そして、すでに帝の御前で和歌がよみあげられ、判定が下されようとしていたが、兼盛の歌に、
かくしていたけれど、外にあらわれてしまった、わたしの恋は。「物思いをしているのか」と人がたずねるほどに。
ともにすぐれた歌であったので、判者は判定を下しかねて、しばらく帝のご意向をうかがっていたが、帝は忠見の歌を二、三度よみあげられた。
帝が兼盛の歌を何度もよみあげられた時、判者は「帝のご意向は左(兼盛)にある」と思って、兼盛が勝ちとなった。
忠見はつらく思って、胸がつまるような気持ちがして、それから食欲不振の病気になり、病気が治る見込みがないことが世間に知られて、兼盛が見舞いにやってくると、忠見は「病気というのは他でもありません。御歌合せの時、名歌を詠み出せたと思いましたのに、あなたの『物思いをしているのかと人がたずねるほどに』という歌を聞いて、『ああ』と驚いてから、胸がつまるようになって、このように重態になったのです」と言って、ついに亡くなってしまった。
事物に執着する心はつまらないことだけれども、その道に執着する習いはもっともなことだと思われて、しみじみと趣き深い。
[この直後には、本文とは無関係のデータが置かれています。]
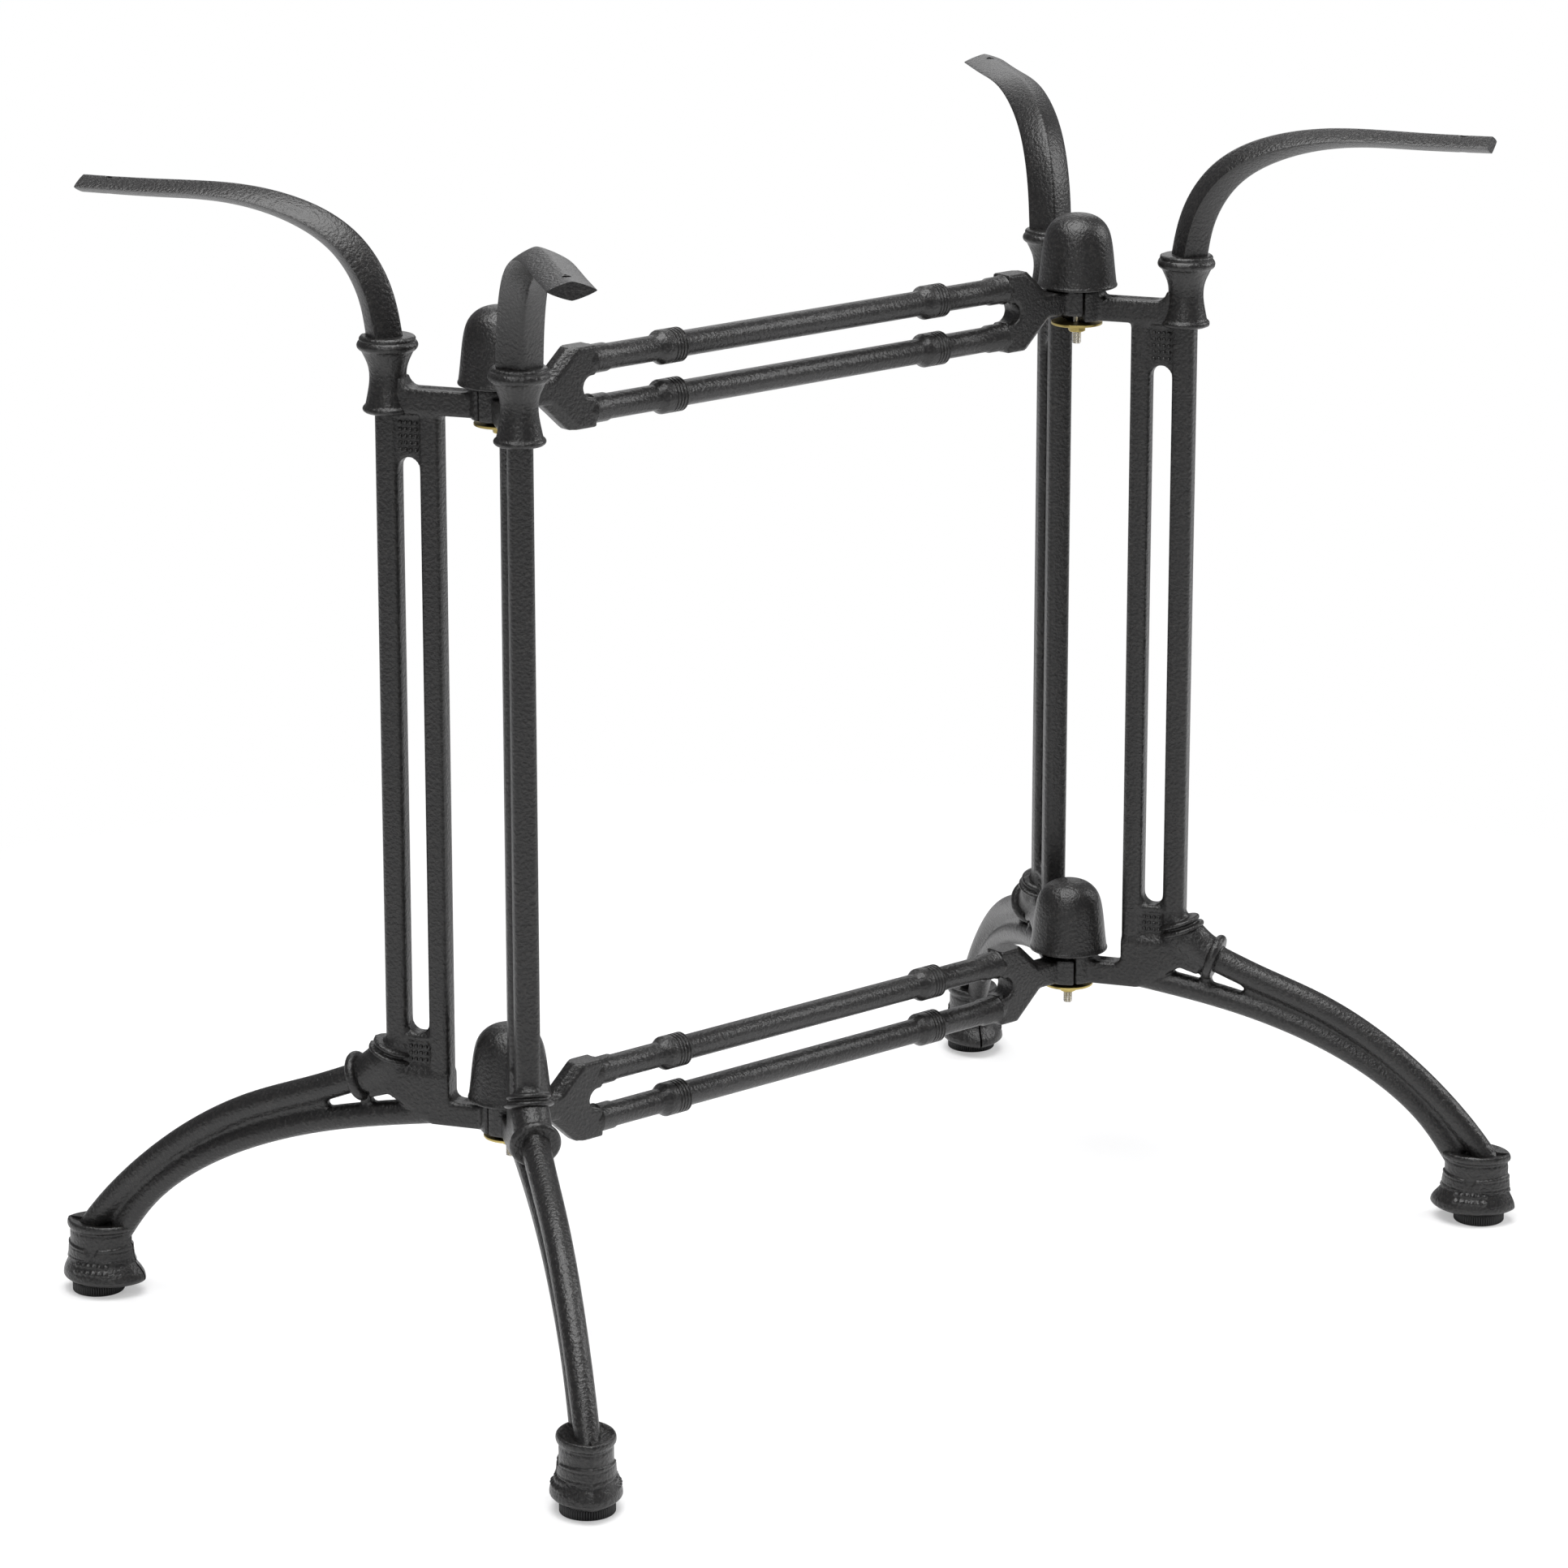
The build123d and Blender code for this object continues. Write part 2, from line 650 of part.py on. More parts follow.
# Stud through the hub ends
with BuildPart() as stud:
    with BuildSketch(Plane.XY.offset(stud_low)):
        Circle(thread_radius)
    extrude(amount=hub_rise + stud_grip - stud_low)
    chamfer(stud.edges().filter_by(GeomType.CIRCLE), nut_chamfer)

with BuildPart() as washer:
    with BuildSketch(Plane.XY.offset(nut_top)):
        Circle(washer_radius)
        Circle(washer_bore, mode=Mode.SUBTRACT)
    extrude(amount=washer_thickness)

with BuildPart() as nut:
    with BuildSketch(Plane.XY.offset(nut_top - nut_height)):
        Circle(nut_across_flats / 2 / cos(radians(30)))
    extrude(amount=nut_height)
    chamfer(nut.edges().filter_by(GeomType.CIRCLE), nut_chamfer)
    with BuildSketch(Plane.XY.offset(nut_top - nut_height)):
        RegularPolygon(nut_across_flats / 2, 6, major_radius=False)
    extrude(amount=nut_height, mode=Mode.INTERSECT)
    with BuildSketch(Plane.XY.offset(nut_top - nut_height)):
        Circle(thread_radius + thread_clearance)
    extrude(amount=nut_height, mode=Mode.SUBTRACT)

# Glide: fluted foot and the stem that screws up into the boot
with BuildPart() as glide:
    with BuildSketch(Plane.XY):
        Circle(glide_radius)
    extrude(amount=glide_height)
    chamfer(glide.faces().sort_by(Axis.Z)[0].edges(), glide_chamfer)
    with BuildSketch(Plane.XY):
        with PolarLocations(glide_radius, glide_flutes):
            Circle(flute_radius)
    extrude(amount=glide_height, mode=Mode.SUBTRACT)
    with BuildSketch(Plane.XY.offset(stem_seat)):
        Circle(stem_radius + stem_clearance)
    extrude(amount=glide_height, mode=Mode.SUBTRACT)

with BuildPart() as glide_stem:
    with BuildSketch(Plane.XY.offset(stem_seat)):
        Circle(stem_radius)
    extrude(amount=stem_length)


# Each piece in its place, written to its own file

def place(piece, name, spot, turn=0.0):
    """Set a copy of a piece at its spot, turned about Z, under its own name."""
    with BuildPart() as placed:
        with Locations(Location(spot, (0, 0, turn))):
            add(piece.part)
    placed.part.label = name
    export_step(placed.part, f"parts/{name}.step")


os.makedirs("parts", exist_ok=True)

legs = (
    ("back_left", -half_span, 180 - splay),
    ("front_left", -half_span, splay - 180),
    ("back_right", half_span, splay),
    ("front_right", half_span, -splay),
)
for corner, hub_x, turn in legs:
    out_x = hub_x + glide_reach * cos(radians(turn))
    out_y = glide_reach * sin(radians(turn))
    place(leg, f"leg_{corner}", (hub_x, 0, 0), turn)
    place(glide, f"glide_{corner}", (out_x, out_y, 0), turn)
    place(glide_stem, f"glide_stem_{corner}", (out_x, out_y, 0), turn)

upper_middle = hub_high + hub_rise - tang_height / 2
lower_middle = hub_low - bracket_half + tang_height / 2
place(stretcher_casting(0), "stretcher_upper", (0, 0, upper_middle))
place(stretcher_casting(pad_depth), "stretcher_lower", (0, 0, lower_middle))

for tier, hub_level in (("upper", hub_high), ("lower", hub_low)):
    for side, hub_x in (("left", -half_span), ("right", half_span)):
        place(cap, f"cap_{tier}_{side}", (hub_x, 0, hub_level + hub_rise))
        place(stud, f"stud_{tier}_{side}", (hub_x, 0, hub_level))
        place(washer, f"washer_{tier}_{side}", (hub_x, 0, hub_level))
        place(nut, f"nut_{tier}_{side}", (hub_x, 0, hub_level))
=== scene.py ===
import json
import math
import bmesh
import bpy
import numpy as np
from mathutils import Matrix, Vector


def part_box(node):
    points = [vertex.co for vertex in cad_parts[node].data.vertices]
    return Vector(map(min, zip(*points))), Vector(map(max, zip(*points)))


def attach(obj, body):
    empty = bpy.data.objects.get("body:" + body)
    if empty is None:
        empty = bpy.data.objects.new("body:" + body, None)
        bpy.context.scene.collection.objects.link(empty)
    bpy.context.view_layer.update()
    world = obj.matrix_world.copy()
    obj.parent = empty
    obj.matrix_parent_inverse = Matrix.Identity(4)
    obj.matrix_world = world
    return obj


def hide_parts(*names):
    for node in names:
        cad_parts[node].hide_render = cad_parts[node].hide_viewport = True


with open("model.json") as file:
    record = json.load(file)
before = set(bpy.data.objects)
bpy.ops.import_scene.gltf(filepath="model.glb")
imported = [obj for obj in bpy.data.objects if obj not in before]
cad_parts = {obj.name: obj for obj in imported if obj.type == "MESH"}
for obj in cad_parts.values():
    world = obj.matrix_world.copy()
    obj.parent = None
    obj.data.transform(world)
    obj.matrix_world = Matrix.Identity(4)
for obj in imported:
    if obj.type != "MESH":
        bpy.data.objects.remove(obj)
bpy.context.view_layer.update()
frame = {"nodes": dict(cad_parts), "record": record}
mm = 0.001


def nodeBox(node):
    # lowest and highest corner of a node, in millimetres
    low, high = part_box(node)
    return np.array(low) / mm, np.array(high) / mm


# Places read from the frame: hub axes, the seats of the caps, the glides' axes
capLow, capHigh = nodeBox("cap_upper_right")
hubReach = (capLow[0] + capHigh[0]) / 2
hubRise = 13.2                                         # cap seat above the middle of the leg's bracket
highLevel = capLow[2] - hubRise                        # middle of the upper brackets
lowLevel = nodeBox("cap_lower_right")[0][2] - hubRise  # middle of the lower brackets
glideLow, glideHigh = nodeBox("glide_front_right")
glideMiddle = (glideLow + glideHigh) / 2
glideReach = math.hypot(glideMiddle[0] - hubReach, glideMiddle[1])
stemBore = 4.05                                        # radius of the stem's bore in boot and glide
splay = math.degrees(math.atan2(-glideMiddle[1], glideMiddle[0] - hubReach))
legPlaces = {
    "back_left": (-hubReach, 180 - splay),
    "front_left": (-hubReach, splay - 180),
    "back_right": (hubReach, splay),
    "front_right": (hubReach, -splay),
}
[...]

ともにすぐれた歌として、『拾遺和歌集』に入れられているのでしょうか。
兼盛と忠見は三十六歌仙

人麿・貫之・躬恒・伊勢・家持・赤人・業平・遍昭・素性・友則・猿丸大夫・小町・兼輔・朝忠・敦忠・高光・公忠・忠岑・斎宮女御・頼基・敏行・重之・宗于・信明・清正・順・興風・元輔・是則・元真・小大君・仲文・能宣・忠見・兼盛・中務
兼盛も忠見も三十六歌仙に選ばれています。
三十六歌仙とは、平安時代の半ばに藤原公任(966~1041年)がつくった『三十六人集』(『三十六人撰』とも言う)にもとづく36人のすぐれた歌人のことです。